Birds of a feather jump into the sewer together and call it a perfumed bath.


Move on, wiser, let your lumps heal up.

BTW, it took my ex 34 years (married 32), that is 2 years after the divorce, to admit that the earliest infidelity went on all during the time we were engaged and into the first year of marriage. Only stopped since we moved 800 miles away for school together. why she coughed up that fun fact at that time? Who knows.


----------



## Taxman

Now that you are divorced and all of it is engraved in stone, I highly recommend that they be outed to their company. Tell HR that you needed to wait until you had the decree in hand, however, bluff the hell out of them and say that you are considering litigation and publicly disclosing that the company was fine with promoting an atmosphere that led to the destruction of your marriage. Demand at the minimum that both be terminated for cause. (Cause you want their lives ruined). One of my clients went so far as to report her husband to his professional organization. He was an accountant, like me, and she engaged me after they split Apparently he started an affair with a client company's internal accountant. In our by-laws, that is a no-no of the highest magnitude, that is impacting negatively on the public perception of our profession. He was brought up before the council and stripped. Period. His XW provided the council with a lot of damning evidence. In order to re-qualify, he will have to return to school, then take the examination. That is an eight year process. The man is in his fifties. So, I am fairly certain that will not be in the cards for him. He, resented the hell out of his AP, and made her life a living hell. Misplaced projection if you ask me, as it takes two to tango. So, the AP is still working at the company. He is no longer the external accountant. His ex is living quite well. I do her taxes, and I noticed this year in her CC statement, that she was on two dating sites that cater to the over 50 crowd. I was bold enough to set her up with another client. He is one hell of a guy, firefighter who is getting really close to retirement. He has taken care of a disabled brother for a long time, and never got the chance to have a long term relationship. He bought a nice place to retire down in Florida, and I hope the two of them really hit it off. There is a little modicum of revenge in this as well. Her ex was to be charitable a chubby sack of fecal matter. My firefighter is a former gym rat, and as buff as you get. (He has worked me out a few times and it felt like my stomach was going up through my nose). Without a doubt, her ex is going to see a six foot-three body builder with his former wife and feel really inadequate. Hope so.


----------



## honcho

sczinger said:


> Even when she was leaving she denied any affair. With all of the proof she continues to deny anything happened. Of course, now that both of our divorces are final both WSs say that they have become very close since they were both going through a divorce together. How convenient.

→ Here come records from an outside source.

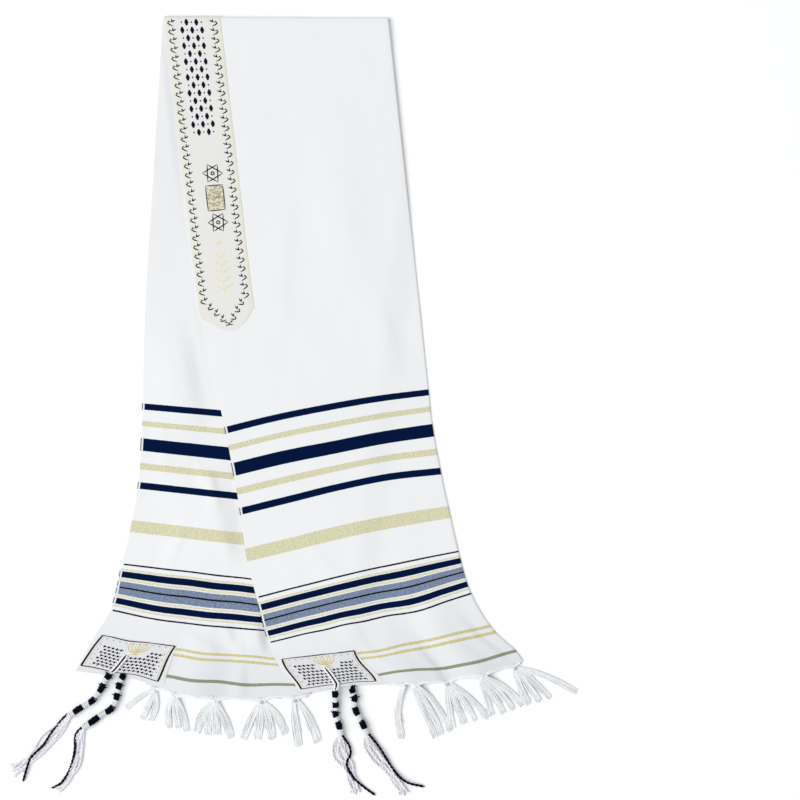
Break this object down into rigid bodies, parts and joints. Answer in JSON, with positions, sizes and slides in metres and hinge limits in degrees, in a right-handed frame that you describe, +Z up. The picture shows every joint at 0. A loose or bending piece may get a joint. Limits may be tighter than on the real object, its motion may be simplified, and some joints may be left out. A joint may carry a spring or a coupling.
{
  "type": "tallit prayer shawl, folded",
  "caption": "Fringed striped prayer shawl with neckband, corner patches and knotted corner tassels, folded in four and laid flat.",
  "frame": {"origin": "middle of the laid-out outline, on the surface that the shawl lies on", "axes": "+Y from the fringed hems to the top fold, +X towards the side folds, +Z up"},
  "size_m": [0.7682, 1.0491, 0.0149],
  "materials": {
    "shawl_weave": "fine plain weave, white with navy, gold and grey-blue woven stripes",
    "neckband_weave": "close cream weave with dark and gold ornament",
    "patch_weave": "close grey-cream satin weave with dark borders",
    "fringe_thread": "soft white twisted thread",
    "tassel_cord": "white and navy twisted cord"
  },
  "bodies": {
    "root": {"shawl_cloth": "shawl_weave", "neckband": "neckband_weave", "corner_patch_front": "patch_weave", "corner_patch_front_under": "patch_weave", "corner_patch_back": "patch_weave", "corner_patch_back_under": "patch_weave", "fringe_front": "fringe_thread", "fringe_front_under": "fringe_thread", "fringe_back": "fringe_thread", "fringe_back_under": "fringe_thread", "tassel_front": "tassel_cord", "tassel_front_under": "tassel_cord", "tassel_back": "tassel_cord", "tassel_back_under": "tassel_cord"}
  },
  "joints": []
}
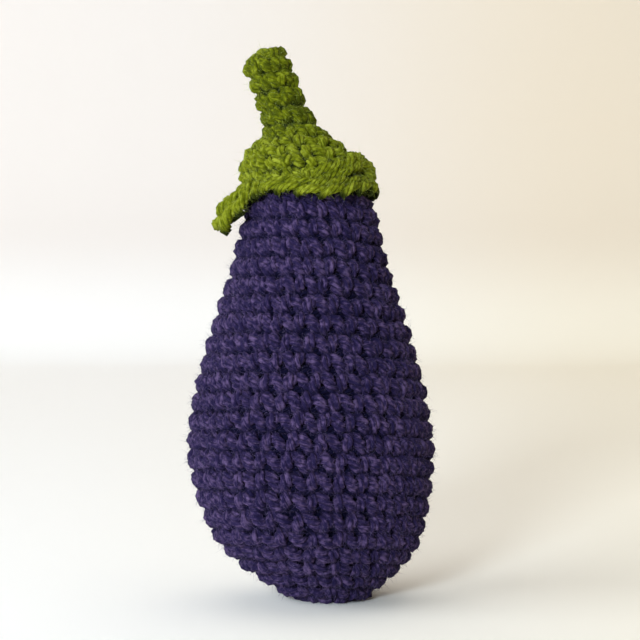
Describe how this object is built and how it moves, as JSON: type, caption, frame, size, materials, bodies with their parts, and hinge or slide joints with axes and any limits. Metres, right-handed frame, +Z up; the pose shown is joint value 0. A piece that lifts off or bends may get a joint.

They all deny it and nobody ever buys the we only got close after the divorce line. They all use it, they all say it and they actually think people buy it.


----------



## Evinrude58

lifeistooshort said:


> I have a slightly different theory I'll throw out there.
> 
> 8 1/2 years is a long time to date and not get married..... unless you're teenagers. I hypothesize that she'd invested so much into this that she wanted marriage but secretly resented that you waited so long, or was just otherwise unhappy but didn't have the backbone to end things.
> 
> Then when you finally married she decided for whatever reason you really weren't that great of a deal. I know, if she felt that way why did she marry you?
> 
> I agree it's crappy but it's the sunk cost fallacy. You get fixated on what you think you want because you invested a lot into it but once you get it you start to realize you didn't want it that much.
> 
> Just my theory.
> 
> Can I ask why it took that long?



His subconscious was screaming nooooooooooooooooo for 8 years......


----------



## Ynot

sczinger said:


> @TAMAT The OM/AP asked his wife for a separation. When she discovered all the emails and phone calls between the two of them, she told him NO!. She filed for divorce and theirs was final in April. Not what he wanted... Now he pays child support for the next 7 years for his 11-year-old daughter along with maintenance to his wife and he gets to be with my cheating EW, who is still her boss and try to keep that secret. Now there's a good foundation for a lasting relationship.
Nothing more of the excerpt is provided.